We ducked under low-hanging Christmas berry branches, clambered over a stone wall and emerged on a small, well-paved terrace surmounting a promontory which overlooks the bay. Here the strong easterly winds that continually buffet Kaupō kept the wiry vegetation down to a few feet. I climbed out onto the perimeter wall and could see that I was on a kind of rampart supported by a massive stone facing that descended down the steep slope toward the coast (Figure 3). The facing was angled away from me like a sharp inverted Ʌ–one might say like the prow of a Polynesian canoe–with the point of the Ʌ facing directly toward Hawai’i Island. Struggling to keep from being blown over by the strong gusts as I balanced myself on the rounded boulders making up the rampart, I pulled my sighting compass out of my pocket. The bearing of the Ʌ-point was almost exactly the direction from here to Waipi’o Valley on Hawai’i Island. Waipi’o was the royal seat of the divine kings of Hawai’i Island, arch rivals and at the same time blood relatives of Kekaulike.

Backing off the windy rampart, Alex and I stood on the paved terrace and reflected on the importance of this site. We knew from Kamakau’s account that it was here that Kekaulike had assembled his warriors and fleet for his intended conquest of Hawai’i. Was this special terrace, so carefully paved with beach pebbles and with the Ʌ-shaped rampart seemingly directed at Waipi’o, the place where Kekaulike himself had once sat, cross-legged on fine mats, gazing at his goal, plotting his strategy? It seemed entirely possible.

That evening, after a well-earned meal of BBQ’d Maui steaks, the three of us sat on the porch of the hunting cabin at Nu’u which was Alex’s field base. Enjoying the spectacular stars, we engaged in a kind of informal seminar. These are always the best teaching moments with my students. In this case it was after a long day of fieldwork, reflecting on the significance of our hard work clearing thorny brush off of moss-covered walls.

“Hawai’i,” I said, pausing to take a long draw on my cigar, “is the last place on Earth where a true archaic state emerged.” Kris interjected to ask what I meant by the term archaic state. “An archaic state is one that was ruled by divine kings, like Kekaulike was, with a formal priesthood, and with distinct commoner and elite classes,” I replied. I told her that archaic states were sometimes called “pristine states,” because they had emerged out of simpler forms of sociopolitical organization, what anthropologists typically call “chiefdoms.” The early civilizations in Mesopotamia, Mesoamerica, China, Egypt, and the Andes, were all archaic states.

Alex challenged me. “But most anthropologists and archaeologists have previously classified Hawai’i as a complex chiefdom, not an archaic state.
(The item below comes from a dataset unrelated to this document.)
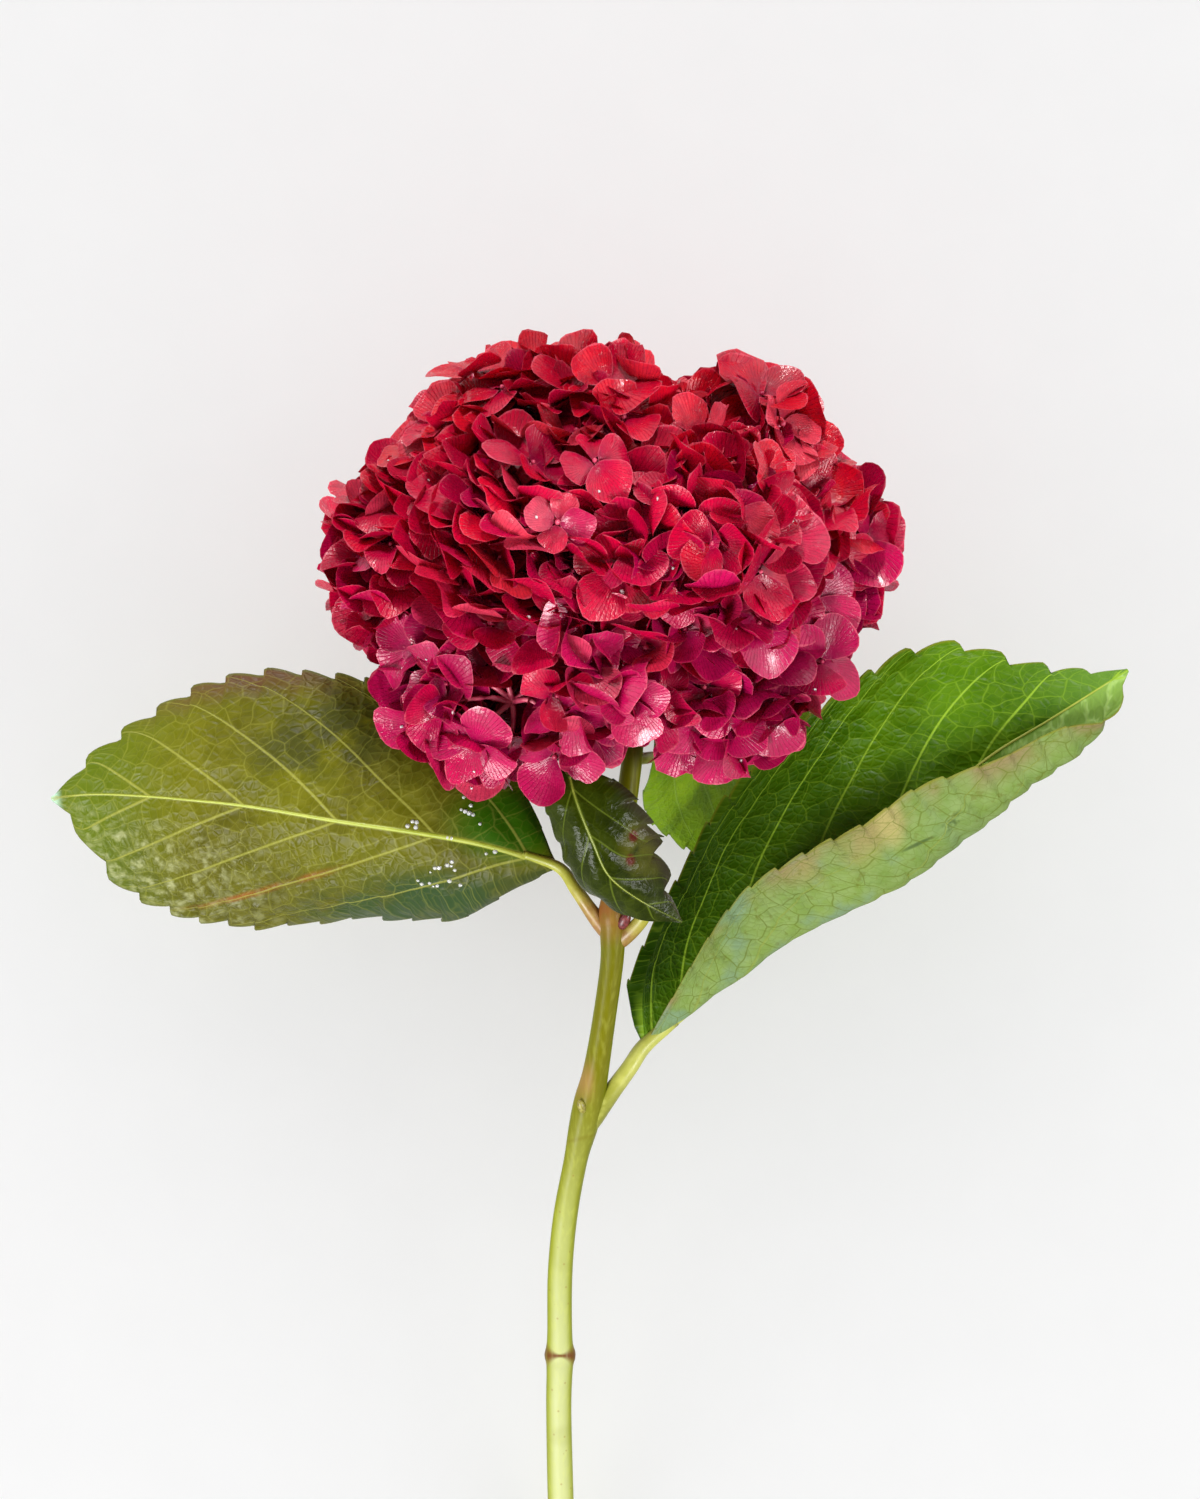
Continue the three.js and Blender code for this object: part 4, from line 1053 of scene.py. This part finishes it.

That’s what Marshall Sahlins and Tim Earle have written in the books you assigned in your seminar at Berkeley.” Nothing like a good graduate student to keep you on your toes. “You’re absolutely correct Alex; I used to believe that as well. But in recent years I’ve come to question that view. I’m now finishing a book called How Chiefs Became Kings. It lays out in detail the argument for why the late pre-contact Hawaiian society should be considered a group of archaic states, rather than chiefdoms.”


From Chiefs to Divine Kings

As the evening wore on and the fire’s embers dimmed, we talked at length about how new research was changing our ideas about how Hawaiian society had evolved over eight centuries. The Hawaiian archipelago was discovered by Polynesian voyagers in their double-hulled canoes around A.D. 1000. These intrepid colonists brought with them crop plants such as taro and yams, and domesticated animals (pigs, dogs, and chickens), ready to establish a new society. They found a vast, resource-rich archipelago of subtropical islands in which their descendants could flourish.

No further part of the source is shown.